The lawyer said it was out of place for the police spokesman to label Kanu a terrorist or IPOB a terrorist group as, according to him, a competent high court had held in October 2022 that the Federal Government breached the Constitution in labeling IPOB a terrorist group and that the group was discriminatorily targeted because its membership is populated by the Igbo.
He said, “Earlier today, Mazi Nnamdi Kanu’s legal team issued a Writ of Summons against ACP OLUMUYIWA ADEJOBI, the Police Public Relations Officer in a Suit for defamation brought on behalf of Mazi Nnamdi Kanu,” Ejimakor wrote.
“The Suit was filed at the FCT high court for ACP Adejobi’s widely published defamatory utterances, claiming that those killed by police in Owerri three days ago are IPOB members.
“In issuing instructions to file this suit, Mazi Nnamdi Kanu made it very clear that any security agency and others engaging in media trial of his person (directly or indirectly) or peddling propaganda against IPOB will be sued to enable such an entity come to court to present their evidence.
“This is especially compelling as these false narratives can turn prejudicial against Mazi Nnamdi Kanu and the IPOB which still have pertinent cases pending in court.
“To this end, media houses are hereby encouraged to verify the accuracy of these anti-IPOB, anti-Nnamdi Kanu, anti-Igbo defamatory statements issuing from security agencies that beat their chests and leave the uncanny impression that they are somehow benefiting from stoking insecurity and panic by way of needless propaganda.
“For avoidance of doubt, a competent high court had held in October 2022 that the Federal Government blatantly breached the Constitution in tagging IPOB a terrorist group and that the group was discriminatorily targeted because its membership is populated by the Igbo.
“Therefore, this tendency by security agencies to tag every criminal element encountered in Southeast as IPOB must stop forthwith. If it does not, we shall take prompt vigorous legal steps to protect the name of Mazi Nnamdi Kanu and that of Ndigbo who are collectively defamed by this false and libelous narrative.
“To keep tagging every criminal encountered in Southeast as IPOB exhibits a false narrative that defames not only Nnamdi Kanu but the entire Igbo.
“The statements are false and constitute a grave libel on his person, as the words in their natural and ordinary meaning portray him as a leader of a violent and terrorist group.

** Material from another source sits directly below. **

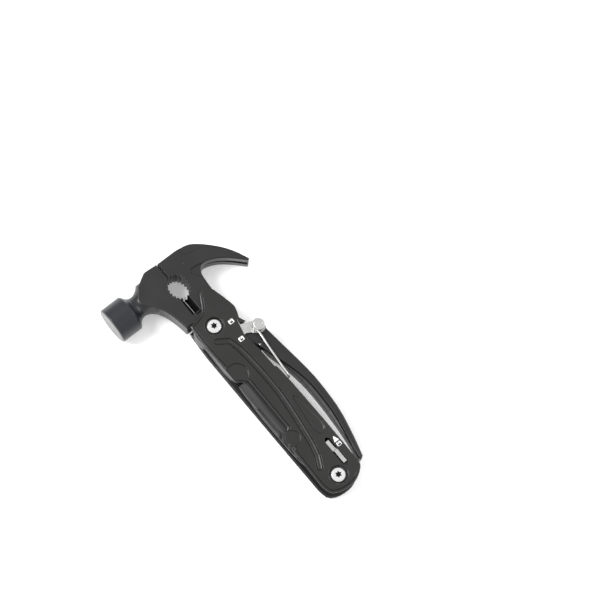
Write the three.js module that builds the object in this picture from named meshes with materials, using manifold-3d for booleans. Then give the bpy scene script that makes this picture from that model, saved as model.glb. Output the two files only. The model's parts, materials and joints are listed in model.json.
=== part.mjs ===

“The said words in their natural and ordinary meaning were meant and were understood to mean that the Claimant is in fact a leader of a terrorist movement that is to be vicariously blamed for alleged acts of terrorism in Imo State.
“That the words were meant to call into question the Claimant’s honesty, personal integrity and reputation.
“That the Claimant states that these defamatory and libelous statements go far beyond fair comment and are malicious and are designed specifically to impugn his person and character and they were made in bad faith.
“Kanu, therefore, prayed the court for a declaration that Adejobi’s published statements or utterances are libelous and defamatory.
“He also sought an order of this Honourable Court directing the Defendant to retract the said publications through other publications through the same media by way of issuance of another press statement.
“An Order of this Honorable Court directing the Defendant to write and deliver to the Claimant, an unreserved letter of apology. The letter of apology shall be prominently and boldly published full-page in three (3) national dailies, namely: then SUN, Daily Trust and Vanguard.
“An Order of perpetual injunction restraining the Defendant from further and forever uttering the said defamatory and libelous words about or concerning the Claimant.
“An Order of this Honorable Court directing the Defendant to pay to the Claimant the sum of N20,000,000,000 being general and exemplary damages.
“An Order of this Honorable Court directing the Defendant to pay the cost of this Suit.”